Дед мне мало чего рассказывал про детство. Про войну говорит, не помнит ничего, совсем недоросток был. Вот как окна войлоком утепляли, помнит, как запрещали гулять, по домам сидели. Помнит, как их вывезли за Урал, вот там было и холодно и голодно. Жрать было нечего, а значит в школу было ходить незачем. Увлеченно слушал радио, все ждал, когда Левитан томным голос скажет, «Стасик, твой папа не вернется с фронта», плакал по ночам. Когда все возвращались с фронта в сорок пятом, даже похоронка не пришла. Дед тогда в кадетском училище учился. Год ждал, второй, отец все-таки вернулся. Другим вернулся, вырезал себя с фотографий, медали повыбрасывал. «Не стоят, Стас, крови эти железки», — он не мог улыбаться, лицевой нерв защемило. Три года в плену сказались на здоровье и на психике. Каждое девятое мая он садился перед телевизором в дальней комнатушке и плакал. Дом старый уже снесен, но дед иногда ездил туда, проверял, что там наворотили.
Дед был человеком с юморком, но беззлобным, подтрунивал над всеми, где газетку переложит, где свет выключит. В ботинок снежок положит или вообще нарисует чего-нибудь в тетрадке. Мне весело всегда было, а вот бабка ворчала, мол совсем на старости лет крыша поехала.
Ему же просто скучно было, выйдет он на улицу с колышками, к нему подойдут менты и спросят, «Дедушка, вы тут чего делаете то?». Он ухмыльнется, поправит свою кожаную кепку и скажет, «Так вы сами гляньте, я вот уже десять лет колышки вбиваю, ось земли ищу, я все посчитал, где-то здесь она должна была вылезти», — менты всегда смеялись, предлагали довезти его домой, он соглашался, анекдоты шутил. Однажды в новый год он поехал к свои старым друзьям и однокашникам, домой вернулся в макияже, в женской рыжей шубе и в чьих-то дико неудобных туфлях. Жаловался потом, мол обувь нонче неудобная пошла, хоть пальцы режь.
Ему когда совсем поплохело, то он загорелся идеей меня поженить, прежде чем помрет. Все медсестер мне сватал, то внучек чьих-то. Я ему: «Дед, ну не надо, не хочу я сейчас жениться, я вот доучусь, работу найду, тогда вот и выберешь мне невесту», — я привез ему апельсины и французский словарик. «Балда ты, а не внук, смотри сколько медсестричек бегает. Не будешь жениться, я тогда умирать не буду», — протянул мне руку. «Договорились», — я усмехнулся. На следующий день привез ему одеяло потеплее, в больнице холодно. Как он там вообще жил?
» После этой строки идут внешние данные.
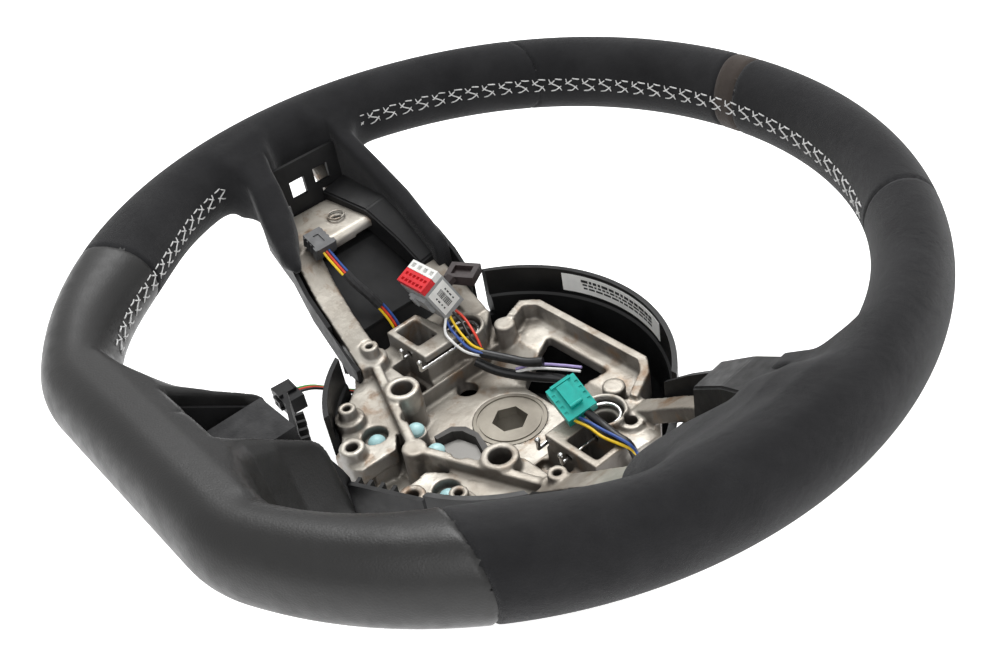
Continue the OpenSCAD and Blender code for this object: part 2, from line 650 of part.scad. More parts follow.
// ---- the pieces ----------------------------------------------------------------------------------
armature();
hub_insert();
rim_foam();
cover_leather_lower();
cover_suede_left();
cover_suede_top_left();
cover_suede_top_right();
cover_suede_right();
marker_band();
seam_thread();
rear_cover();
rear_cover_label();
rear_cover_screws();
lock_spring_left();
lock_spring_right();
spoke_carrier_left();
spoke_carrier_right();
spoke_carrier_lower();
spoke_pad_lower();
hub_grommets();
damper_plate();
damper_strap();
airbag_plug_body();
airbag_plug_lock();
airbag_plug_cap();
airbag_plug_label();
harness_clip();
teal_plug_body();
teal_plug_latch();
switch_plug_body();
heater_plug_body();
heater_plug_latch();
airbag_wire_black();
airbag_wire_yellow();
airbag_wire_blue();
airbag_wire_white();
airbag_wire_red();
airbag_sheath_upper();
airbag_sheath_lower();
airbag_tail_white();
airbag_tail_lilac();
teal_wire_yellow();
teal_wire_blue();
teal_sheath();
switch_wire_yellow();
switch_wire_red();
switch_wire_blue();
switch_sleeve();
heater_wire_red();
heater_wire_black();
heater_wire_green();
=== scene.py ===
"""Looks of a sports steering wheel with its airbag removed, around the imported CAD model."""
import math
import random

import bmesh
import bpy
import numpy as np
from mathutils import Matrix, Vector


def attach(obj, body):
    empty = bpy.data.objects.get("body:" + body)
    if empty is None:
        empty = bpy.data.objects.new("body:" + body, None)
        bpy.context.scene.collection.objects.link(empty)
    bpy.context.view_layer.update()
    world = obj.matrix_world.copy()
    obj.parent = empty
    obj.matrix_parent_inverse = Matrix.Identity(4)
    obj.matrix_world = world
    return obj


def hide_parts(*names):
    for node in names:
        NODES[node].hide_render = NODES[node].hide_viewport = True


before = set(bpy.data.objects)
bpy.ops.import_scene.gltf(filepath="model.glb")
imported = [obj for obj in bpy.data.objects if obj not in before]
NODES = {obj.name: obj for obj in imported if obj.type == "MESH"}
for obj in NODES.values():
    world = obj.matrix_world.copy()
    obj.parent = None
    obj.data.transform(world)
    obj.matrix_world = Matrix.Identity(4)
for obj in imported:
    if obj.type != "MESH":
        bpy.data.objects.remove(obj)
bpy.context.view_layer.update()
MM = 0.001
WHEEL = "wheel"
SCENE = bpy.context.scene

# ---------------------------------------------------------------- camera

RIGHT = Vector((0.64422, 0.74781, -0.16049))
UP = Vector((-0.38402, 0.49772, 0.77769))
AHEAD = Vector((-0.66144, 0.43937, -0.60782))
EYE = Vector((330.78, -228.58, 360.84))  # millimetres
camera_data = bpy.data.cameras.new("camera")
camera = bpy.data.objects.new("camera", camera_data)
SCENE.collection.objects.link(camera)
turn = Matrix((RIGHT, UP, -AHEAD)).transposed().to_4x4()
camera.matrix_world = Matrix.Translation(EYE * MM) @ turn
camera_data.lens = 40.55
camera_data.sensor_width = 36
camera_data.shift_x = 0.0229
camera_data.shift_y = 0.0019
camera_data.clip_start = 0.01
SCENE.camera = camera

# ---------------------------------------------------------------- materials


class Shader:
    """A small helper that builds one node material on the Principled shader."""

    def __init__(self, name, **sockets):
        self.material = bpy.data.materials.new(name)
        self.material.use_nodes = True
        self.tree = self.material.node_tree
        self.bsdf = self.tree.nodes["Principled BSDF"]
        self.place = self.add("ShaderNodeTexCoord").outputs["Object"]
        for socket, value in sockets.items():
            self.bsdf.inputs[socket.replace("_", " ")].default_value = value

    def add(self, kind, **values):
        node = self.tree.nodes.new(kind)
        for key, value in values.items():
            setattr(node, key, value)
        return node

    def feed(self, source, target):
        self.tree.links.new(source, target)

    def noise(self, scale, detail=4.0, roughness=0.55, distortion=0.0, place=None):
        node = self.add("ShaderNodeTexNoise")
        node.inputs["Scale"].default_value = scale
        node.inputs["Detail"].default_value = detail
        node.inputs["Roughness"].default_value = roughness
        node.inputs["Distortion"].default_value = distortion
        self.feed(place or self.place, node.inputs["Vector"])
        return node.outputs["Fac"]

    def cells(self, scale):
        node = self.add("ShaderNodeTexVoronoi")
        node.inputs["Scale"].default_value = scale
        self.feed(self.place, node.inputs["Vector"])
        return node.outputs["Distance"]

    def stretched(self, scale):
        node = self.add("ShaderNodeMapping")
        node.inputs["Scale"].default_value = scale
        self.feed(self.place, node.inputs["Vector"])
        return node.outputs["Vector"]

    def span(self, fac, low, high, to_low=0.0, to_high=1.0):
        node = self.add("ShaderNodeMapRange")
        for socket, value in (("From Min", low), ("From Max", high), ("To Min", to_low), ("To Max", to_high)):
            node.inputs[socket].default_value = value
        self.feed(fac, node.inputs["Value"])
        return node.outputs["Result"]

    def sum(self, a, b):
        node = self.add("ShaderNodeMath", operation="ADD")
        self.feed(a, node.inputs[0])
        self.feed(b, node.inputs[1])
        return node.outputs[0]

    def colour(self, fac, a, b):
        """Mixes two colours; each is a tuple or another colour output."""
        node = self.add("ShaderNodeMix", data_type="RGBA")
        self.feed(fac, node.inputs["Factor"])
        for value, socket in ((a, node.inputs["A"]), (b, node.inputs["B"])):
            if isinstance(value, tuple):
                socket.default_value = (*value, 1)
            else:
                self.feed(value, socket)
        return node.outputs["Result"]

    def facing(self, axis):
        """The surface normal's own component along x, y or z."""
        split = self.add("ShaderNodeSeparateXYZ")
        self.feed(self.add("ShaderNodeTexCoord").outputs["Normal"], split.inputs[0])
        return split.outputs[axis]

    def bump(self, height, distance, under=None):
        node = self.add("ShaderNodeBump")
        node.inputs["Strength"].default_value = 1.0
        node.inputs["Distance"].default_value = distance
        self.feed(height, node.inputs["Height"])
        if under is not None:
            self.feed(under, node.inputs["Normal"])
        return node.outputs["Normal"]

    def done(self, colour=None, roughness=None, normal=None, metallic=None):
        for value, socket in ((colour, "Base Color"), (roughness, "Roughness"), (normal, "Normal"),
                              (metallic, "Metallic")):
            if value is not None:
                self.feed(value, self.bsdf.inputs[socket])
        return self.material


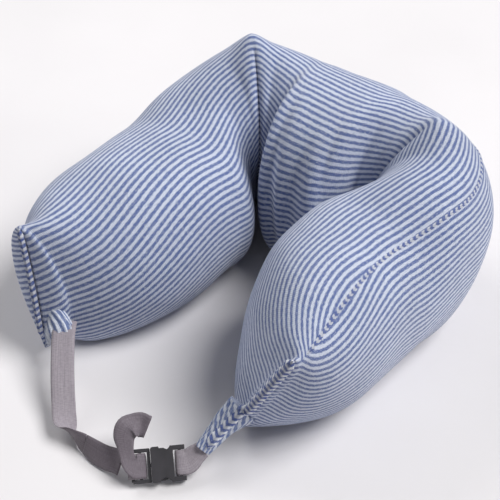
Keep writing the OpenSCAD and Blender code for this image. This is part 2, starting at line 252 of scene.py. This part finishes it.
def bead_mass():
    """White foam micro-beads, packed together; each bead is painted darker toward its rim, as painted shade
    between the beads.
    """
    f = Finish("bead_mass", Roughness=0.75)
    cells = f.add("TexVoronoi", Vector=f.place(), Scale=900.0)
    tone = f.ramp(cells.outputs["Distance"], (0.1, srgb(244, 244, 241)), (0.75, srgb(196, 196, 193)))
    return f.done(tone, f.bump(cells.outputs["Distance"], 0.6, -0.0006))


def seen_directly(tree):
    """1 for a ray that comes straight from the camera, or by a mirror or glass; 0 for light that lands."""
    ray = tree.nodes.new("ShaderNodeLightPath")
    seen = ray.outputs["Is Camera Ray"]
    for other in ("Is Glossy Ray", "Is Transmission Ray"):
        both = tree.nodes.new("ShaderNodeMath")
        both.operation = "MAXIMUM"
        tree.links.new(seen, both.inputs[0])
        tree.links.new(ray.outputs[other], both.inputs[1])
        seen = both.outputs[0]
    return seen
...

Люди там злые, один дедок вообще пытался отжать у меня рюкзак. Вроде бы даже почетом пользовался, врачи его любили, как послушного пациента. Больные уважали, как старшего и бывалого товарища. Прихожу к нему в палату, в этот момент оттуда выпорхнула медсестра. Дед встал с койки и громко заявил, «Вот твоя невеста, я тебе ее в карты выиграл».
Когда он все-таки ушел, так горестно стало, газеты на месте, в тетрадях перестали появляться рисунки. Некому было делать за меня французский. Бабка все больше бесилась, из-за того, что я во многом повторял его ужимки. У меня до сих пор привычка громко шаркать, если не один в квартире. С похорон домой я ехал с другом в машине, мы самые первые приехали. Первым делом сорвал черную ленту с его фотографии, все бухло упаковал товарищу, еду переложил в бадьи. Оставил записку, «На дедовых костях вы пировать не будете», уехал. Уже пару лет живу недалеко от кладбища, родные даже не звонили ни разу. На могиле у деда никого из них не видел. Хотя до сих пор уверен, что это все же дедова шутка, и завтра он под ручку с очередной моей невестой завалится в мою квартиру, одетый в лисью шубу.